Given exercise: Output only the lines from the one holding "obj.data.transform(obj.matrix_world)" to the end of the data below, please, copied exactly.

Extracted records:

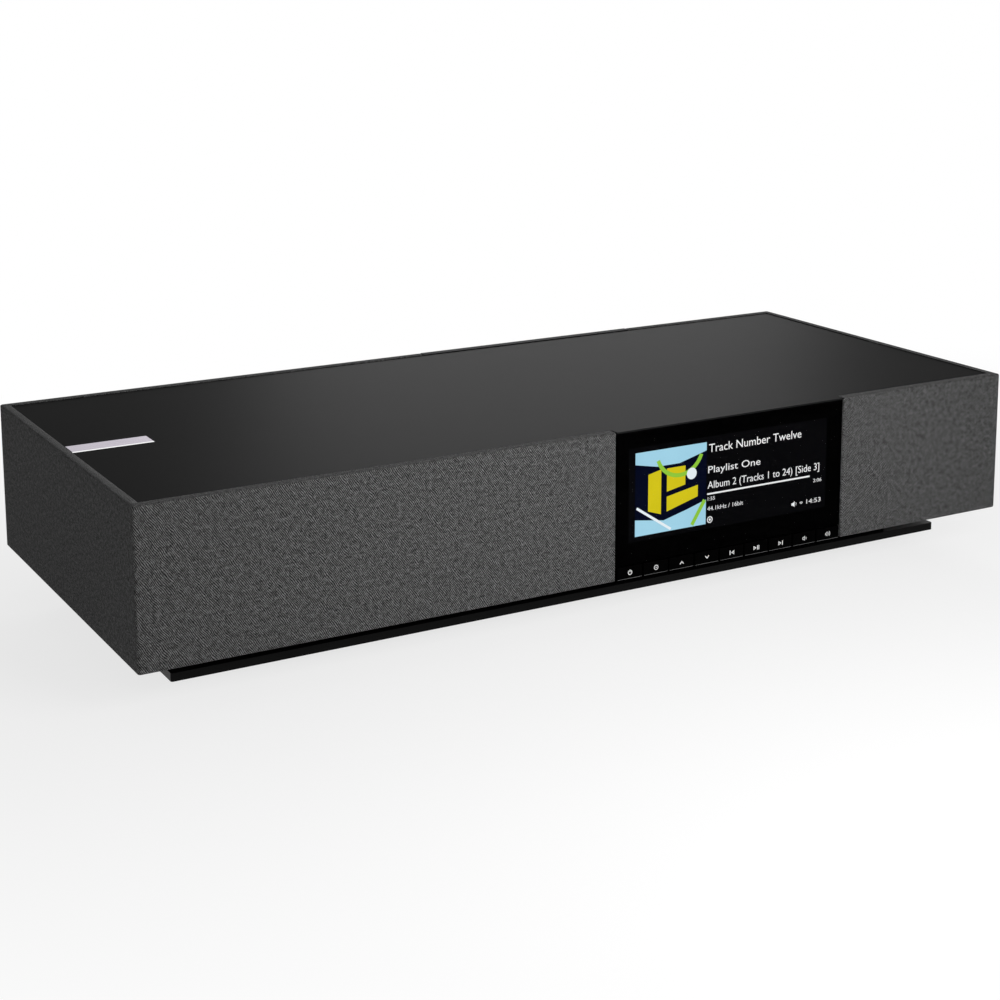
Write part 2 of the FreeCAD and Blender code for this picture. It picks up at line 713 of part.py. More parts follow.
def rear_panel():
    """Back cover between the cloth ends, with a walled recess that the sockets stand in."""
    pieces = [
        box(fascia_left, fascia_right, half_depth - REAR_THICK, half_depth, cabinet_bottom,
            cabinet_top),
        box(fascia_left, fascia_right, half_depth - RIM_FRONT, half_depth,
            cabinet_top - GRILLE_FLANGE, cabinet_top),
        box(fascia_left, fascia_right, half_depth - RIM_FRONT, half_depth, cabinet_bottom,
            cabinet_bottom + GRILLE_FLANGE),
        box(recess_x0 - RECESS_WALL, recess_x1 + RECESS_WALL, recess_back, half_depth,
            recess_z0 - RECESS_WALL, recess_z1 + RECESS_WALL),
    ]
    cuts = [box(recess_x0, recess_x1, recess_floor, half_depth + CUT_PAST, recess_z0, recess_z1)]
    for socket in sockets:
        cuts.append(bar(socket_x[socket], socket_z, socket.width + 2 * SOCKET_FIT,
                        socket.height + 2 * SOCKET_FIT, recess_back - CUT_PAST,
                        recess_floor + CUT_PAST))
    return joined(pieces).cut(cuts)


def mains_inlet():
    """Two-pin appliance inlet."""
    x = socket_x[MAINS]
    mouth = with_rounded(socket_mouth(MAINS, MAINS.width - 2 * MAINS_WALL,
                                      MAINS.height - 2 * MAINS_WALL), MAINS_ROUND, REAR)
    y0 = recess_back - MAINS.behind
    y1 = recess_floor + MAINS.proud - MAINS_PIN_SHORT
    pins = [rod(at, socket_z, MAINS_PIN_RADIUS, y0, y1)
            for at in evenly(2, x, MAINS_PIN_SPACING)]
    return joined([socket_body(MAINS).cut(mouth)] + pins)


def network_socket():
    """Eight-way modular socket with the notch for the plug's latch under its mouth."""
    x = socket_x[NETWORK]
    y0 = recess_back - NETWORK.behind + SOCKET_WALL
    y1 = recess_floor + NETWORK.proud + CUT_PAST
    half_width = NETWORK.width / 2 - 2 * SOCKET_WALL
    low = socket_z - NETWORK.height / 2 + SOCKET_WALL
    mouth = box(x - half_width, x + half_width, y0, y1, low + LATCH_DEEP,
                socket_z + NETWORK.height / 2 - SOCKET_WALL)
    notch = box(x - LATCH_WIDTH / 2, x + LATCH_WIDTH / 2, y0, y1, low, socket_z)
    return socket_body(NETWORK).cut([mouth, notch])


def tongue_socket(socket):
    """A flat socket with a contact tongue down its middle."""
    width = socket.width - 2 * SOCKET_WALL
    mouth = socket_mouth(socket, width, socket.height - 2 * SOCKET_WALL)
    tongue = bar(socket_x[socket], socket_z, width - 2 * TONGUE_SIDE_GAP, TONGUE_THICK,
                 recess_back - socket.behind, recess_floor)
    return joined([socket_body(socket).cut(mouth), tongue])


def optical_socket():
    """Square socket closed by its spring flap."""
    front = recess_floor + OPTICAL.proud
    return socket_body(OPTICAL).cut(bar(socket_x[OPTICAL], socket_z,
                                        OPTICAL.width - 2 * SOCKET_WALL,
                                        OPTICAL.height - 2 * SOCKET_WALL,
                                        front - FLAP_SINK, front + CUT_PAST))


def line_in_sockets():
    """A pair of coaxial sockets, one above the other, on a common body."""
    x = socket_x[PHONO]
    y0 = recess_floor + PHONO.proud
    y1 = y0 + PHONO_LENGTH
    heights = evenly(2, socket_z, PHONO_PITCH)
    barrels = [rod(x, z, PHONO_RADIUS, y0, y1) for z in heights]
    holes = [rod(x, z, PHONO_HOLE, y0, y1 + CUT_PAST) for z in heights]
    return joined([socket_body(PHONO)] + barrels).cut(holes)


# Electronics

def board_with(area, blocks):
    """A circuit board and the blocks that stand on it."""
    x0, x1, y0, y1 = area
    pieces = [box(x0, x1, y0, y1, board_bottom, board_top)]
    for right, back, width, depth, height in blocks:
        pieces.append(box_on(x0 + right * (x1 - x0), y0 + back * (y1 - y0), board_top, width,
                             depth, height))
    return joined(pieces)


def power_supply_board():
    """Mains filter, transformer, relay and reservoir capacitors."""
    x0, x1, y0, y1 = power_area
    y = y0 + CAPACITOR_PLACE * (y1 - y0)
    capacitors = [Part.makeCylinder(CAPACITOR_RADIUS, CAPACITOR_HEIGHT, Vector(x, y, board_top))
                  for x in evenly(2, (x0 + x1) / 2, CAPACITOR_PITCH)]
    return joined([board_with(power_area, (TRANSFORMER, MAINS_FILTER, MAINS_RELAY))] + capacitors)


amp_middle = (amp_area[0] + amp_area[1]) / 2
choke_front = amp_area[2] + CHOKE_FROM_FRONT
heat_sink_x0 = amp_area[0] + HEAT_SINK_FROM_SIDE
heat_sink_x1 = amp_area[1] - HEAT_SINK_FROM_SIDE
heat_sink_y0 = choke_front + CHOKE_SIZE + HEAT_SINK_BEHIND_CHOKES
heat_sink_y1 = amp_area[3] - HEAT_SINK_FROM_REAR


def amplifier_board():
    """Switching amplifiers in a row under the heat sink, with their output chokes in front."""
    pieces = [board_with(amp_area, ())]
    chip_pitch = (heat_sink_y1 - heat_sink_y0) / CHIP_COUNT
    for y in evenly(CHIP_COUNT, (heat_sink_y0 + heat_sink_y1) / 2, chip_pitch):
        pieces.append(box_on(amp_middle, y, board_top, CHIP_WIDTH, CHIP_DEPTH, CHIP_HEIGHT))
    choke_row = amp_area[1] - amp_area[0] - 2 * CHOKE_FROM_SIDE - CHOKE_SIZE
    for x in evenly(CHOKE_COUNT, amp_middle, choke_row / (CHOKE_COUNT - 1)):
        pieces.append(box_on(x, choke_front + CHOKE_SIZE / 2, board_top, CHOKE_SIZE, CHOKE_SIZE,
                             CHOKE_SIZE))
    return joined(pieces)


def heat_sink():
    """Extruded fins on a flat base, clamped on the amplifier chips."""
    z = board_top + CHIP_HEIGHT
    width = heat_sink_x1 - heat_sink_x0
    pieces = [box(heat_sink_x0, heat_sink_x1, heat_sink_y0, heat_sink_y1, z, z + HEAT_SINK_BASE)]
    for x in evenly(FIN_COUNT, amp_middle, (width - FIN_THICK) / (FIN_COUNT - 1)):
        pieces.append(box(x - FIN_THICK / 2, x + FIN_THICK / 2, heat_sink_y0, heat_sink_y1, z,
                          z + HEAT_SINK_HEIGHT))
    return joined(pieces)


def main_board():
    """Streaming and signal board: radio module, processor, converter and connectors."""
    return board_with(main_area, (RADIO_MODULE, PROCESSOR, CONVERTER, RIBBON_CONNECTOR,
                                  POWER_CONNECTOR))


def wireless_antennas():
    """Two flat antennas stuck inside the back cover above the recess."""
    back = half_depth - REAR_THICK
    z0 = recess_z1 + ANTENNA_ABOVE_RECESS
    span = FASCIA_WIDTH - 2 * ANTENNA_FROM_SIDE - ANTENNA_LENGTH
    return Part.makeCompound([
        box_on(x, back - ANTENNA_THICK / 2, z0, ANTENNA_LENGTH, ANTENNA_THICK, ANTENNA_HEIGHT)
        for x in evenly(2, FASCIA_CENTRE, span)
    ])


sub_parts = {
    "base_plate": base_plate(),
    "plinth_rails": plinth_rails(),
    "feet": feet(),
    "bottom_pan": bottom_pan(),
    "left_enclosure": enclosure("left"),
    "right_enclosure": enclosure("right"),
    "enclosure_gaskets": enclosure_gaskets(),
    "bass_ports": bass_ports(),
    "grille_frame_left": grille_frame("left"),
    "grille_frame_right": grille_frame("right"),
    "grille_cloth_left": grille_cloth("left"),
    "grille_cloth_right": grille_cloth("right"),
    "top_panel": top_panel(),
    "name_plate": name_plate(),
    "front_bezel": front_bezel(),
    "display_glass": display_glass(),
    "display_module": display_module(),
    "key_board": key_board(),
    "rear_panel": rear_panel(),
    "mains_inlet": mains_inlet(),
    "network_socket": network_socket(),
    "hdmi_socket": tongue_socket(HDMI),
    "usb_socket": tongue_socket(USB),
    "optical_socket": optical_socket(),
    "line_in_sockets": line_in_sockets(),
    "power_supply_board": power_supply_board(),
    "amplifier_board": amplifier_board(),
    "heat_sink": heat_sink(),
    "main_board": main_board(),
    "wireless_antennas": wireless_antennas(),
    "woofer_diaphragm_left": on_front(piston_of(WOOFER), woofer_left),
    "woofer_diaphragm_right": on_front(piston_of(WOOFER), woofer_right),
    "tweeter_dome_left": on_front(dome_of(TWEETER), tweeter_left),
    "tweeter_dome_right": on_front(dome_of(TWEETER), tweeter_right),
}
for kind, (unit, row) in zip(("woofer", "tweeter"), unit_rows):
    sub_parts[kind + "_frames"] = on_both_fronts(frame_of(unit), row)
    sub_parts[kind + "_motors"] = on_both_fronts(motor_of(unit), row)
    sub_parts[kind + "_rolls"] = on_both_fronts(roll_of(unit), row)
for name, x in zip(key_names, key_row):
    sub_parts[name] = key(x)

os.makedirs("parts", exist_ok=True)
for name, shape in sub_parts.items():
    if not shape.isValid():
        raise ValueError(name + " is not a valid shape")
    shape.exportStep("parts/" + name + ".step")
print(len(sub_parts), "sub-parts written")
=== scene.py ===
import json
import math

import bmesh
import bpy
from bpy.props import (FloatProperty, FloatVectorProperty, IntProperty, PointerProperty,
                       StringProperty)
from bpy.types import Operator, Panel, PropertyGroup
from mathutils import Matrix, Vector


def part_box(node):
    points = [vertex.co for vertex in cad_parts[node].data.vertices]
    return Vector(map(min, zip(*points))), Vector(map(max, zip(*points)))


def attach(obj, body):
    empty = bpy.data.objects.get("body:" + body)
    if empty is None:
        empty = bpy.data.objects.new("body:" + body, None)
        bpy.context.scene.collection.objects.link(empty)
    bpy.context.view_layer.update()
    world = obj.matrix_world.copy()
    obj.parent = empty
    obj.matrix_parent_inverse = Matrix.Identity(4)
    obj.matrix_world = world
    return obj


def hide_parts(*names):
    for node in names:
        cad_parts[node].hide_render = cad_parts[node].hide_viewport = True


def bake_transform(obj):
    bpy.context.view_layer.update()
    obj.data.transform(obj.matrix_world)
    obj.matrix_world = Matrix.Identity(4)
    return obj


bl_info = {
    "name": "Wireless speaker",
    "version": (1, 0, 0),
    "blender": (4, 5, 0),
    "location": "3D View > Sidebar > Speaker",
    "description": "Cloth covers, lit display, key marks, screws and finishes of a wireless "
                   "speaker",
    "category": "Object",
}

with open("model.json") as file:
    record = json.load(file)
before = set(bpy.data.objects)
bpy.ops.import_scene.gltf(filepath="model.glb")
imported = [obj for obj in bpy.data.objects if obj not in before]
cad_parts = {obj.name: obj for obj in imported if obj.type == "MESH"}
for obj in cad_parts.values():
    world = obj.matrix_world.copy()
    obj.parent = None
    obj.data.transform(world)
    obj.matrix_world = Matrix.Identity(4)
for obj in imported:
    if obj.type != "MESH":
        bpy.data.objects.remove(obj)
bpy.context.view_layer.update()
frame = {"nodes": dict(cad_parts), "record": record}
MM = 0.001
SIDES = ("left", "right")

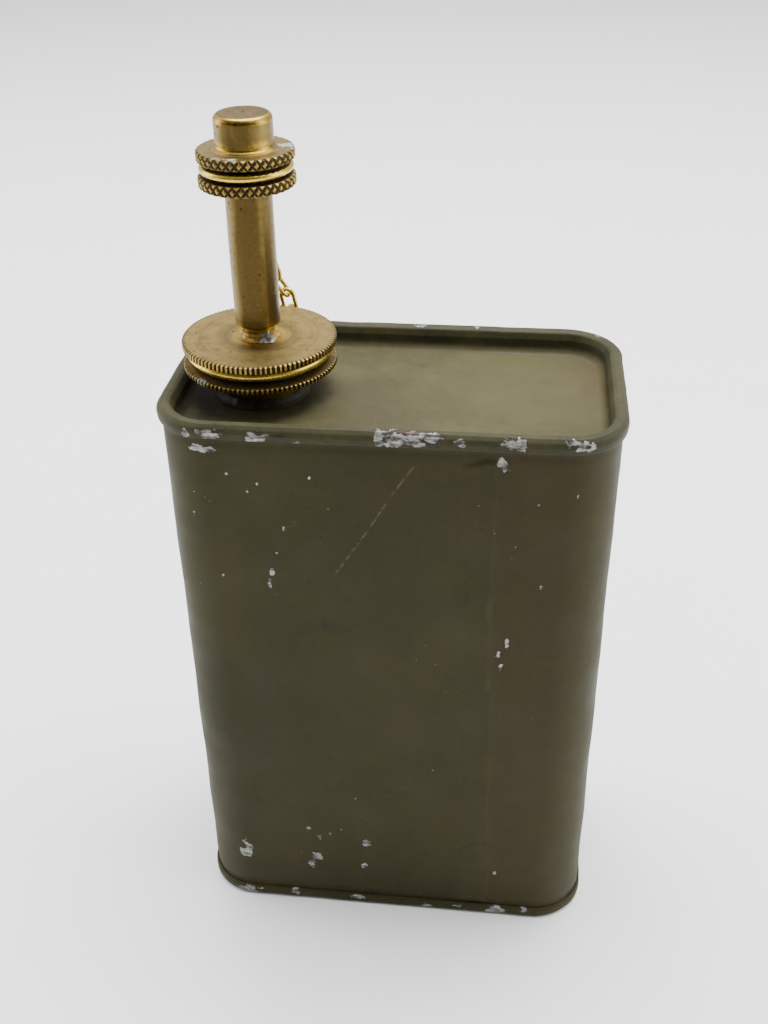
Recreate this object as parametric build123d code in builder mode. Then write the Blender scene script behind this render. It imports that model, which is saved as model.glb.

Completed exercise:
    obj.data.transform(obj.matrix_world)
    obj.matrix_world = Matrix.Identity(4)
    return obj


bl_info = {
    "name": "Wireless speaker",
    "version": (1, 0, 0),
    "blender": (4, 5, 0),
    "location": "3D View > Sidebar > Speaker",
    "description": "Cloth covers, lit display, key marks, screws and finishes of a wireless "
                   "speaker",
    "category": "Object",
}

with open("model.json") as file:
    record = json.load(file)
before = set(bpy.data.objects)
bpy.ops.import_scene.gltf(filepath="model.glb")
imported = [obj for obj in bpy.data.objects if obj not in before]
cad_parts = {obj.name: obj for obj in imported if obj.type == "MESH"}
for obj in cad_parts.values():
    world = obj.matrix_world.copy()
    obj.parent = None
    obj.data.transform(world)
    obj.matrix_world = Matrix.Identity(4)
for obj in imported:
    if obj.type != "MESH":
        bpy.data.objects.remove(obj)
bpy.context.view_layer.update()
frame = {"nodes": dict(cad_parts), "record": record}
MM = 0.001
SIDES = ("left", "right")

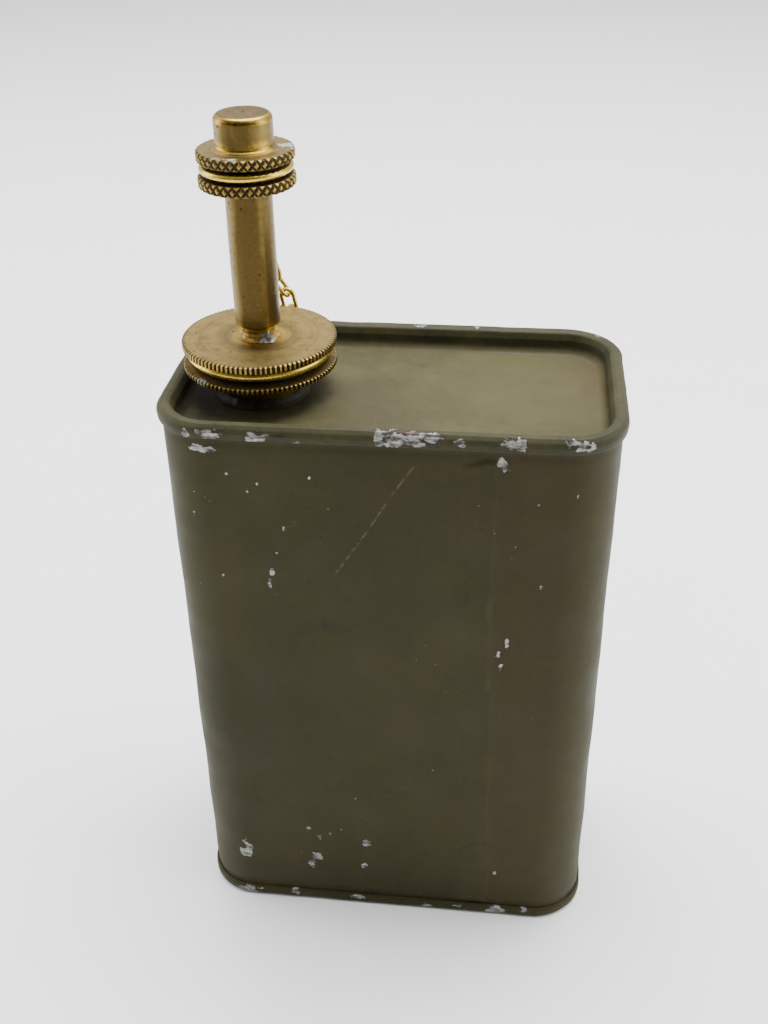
Recreate this object as parametric build123d code in builder mode. Then write the Blender scene script behind this render. It imports that model, which is saved as model.glb.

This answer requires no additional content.